3:AM: He had views on metaphysics and epistemology – was he a pragmatist and a realist about the external world – are you sympathetic to his views or do your own views on causality, probability and the like suggest a different metaphysics and epistemology to his?
FE: There is an enormous amount one could say here and I have tried to make some sense of Reichenbach’s metaphysics and epistemology in the SEP article on Reichenbach. I still agree with what we said there. I will only pick out Reichenbach’s concept of “coordination” here in the hope that it piques someone’s interest. Coordination, for Reichenbach, is the process of alignment between events in the world and descriptions of those events in language. Reichenbach was concerned that this alignment proceed successfully, in order for scientific theories, which are couched in language, to reflect events and the structure of the world. Moreover, for Reichenbach this alignment was the bottleneck for scientific inference, since it limits our access to the external world: our scientific basis is sensory data, any access to such relations like causality, that are not directly observed, is inferential. This is where Reichenbach’s fiercely empirical pragmatism kicks in. But he was not a positivist or an instrumentalist. His views had realist aspects to them.
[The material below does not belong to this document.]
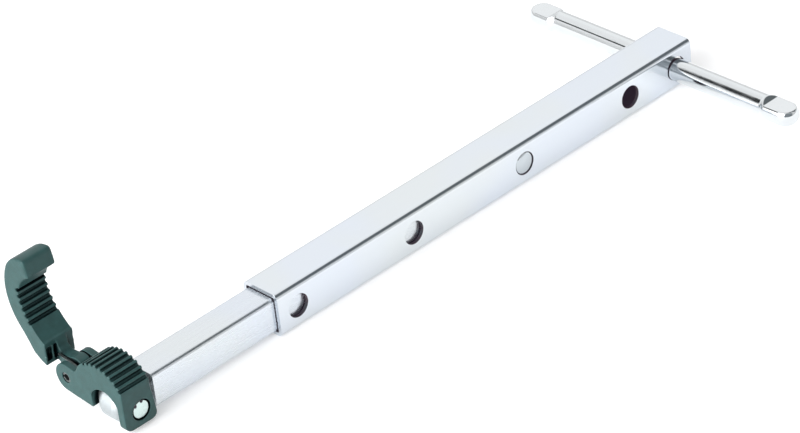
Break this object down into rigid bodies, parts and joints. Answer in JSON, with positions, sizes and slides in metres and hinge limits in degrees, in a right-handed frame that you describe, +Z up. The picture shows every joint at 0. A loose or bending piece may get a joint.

I find this notion and process of “coordination” highly intriguing, because – even if Reichenbach never really spelled it out in any detail – it indicates that he clearly recognized the modern challenge of AI: How am I going to build a robot laden with sensors such that it can parse its sensory input in a way that is scientifically useful? This is not modern data analysis, but the question of data construction in the first place. You might say, this was Locke’s problem long before. Sure. But it was Reichenbach’s too. And it may well be worth your time to make it yours.
3:AM: Climate is often held to be a very difficult thing to understand and predict and aspects of climate are subjected to chaotic dynamics. You have recently written about applying what you call a ‘causal learning framework’ to help learn causal mechanisms involved in weather systems. So can you explain to us what this framework is and how it works?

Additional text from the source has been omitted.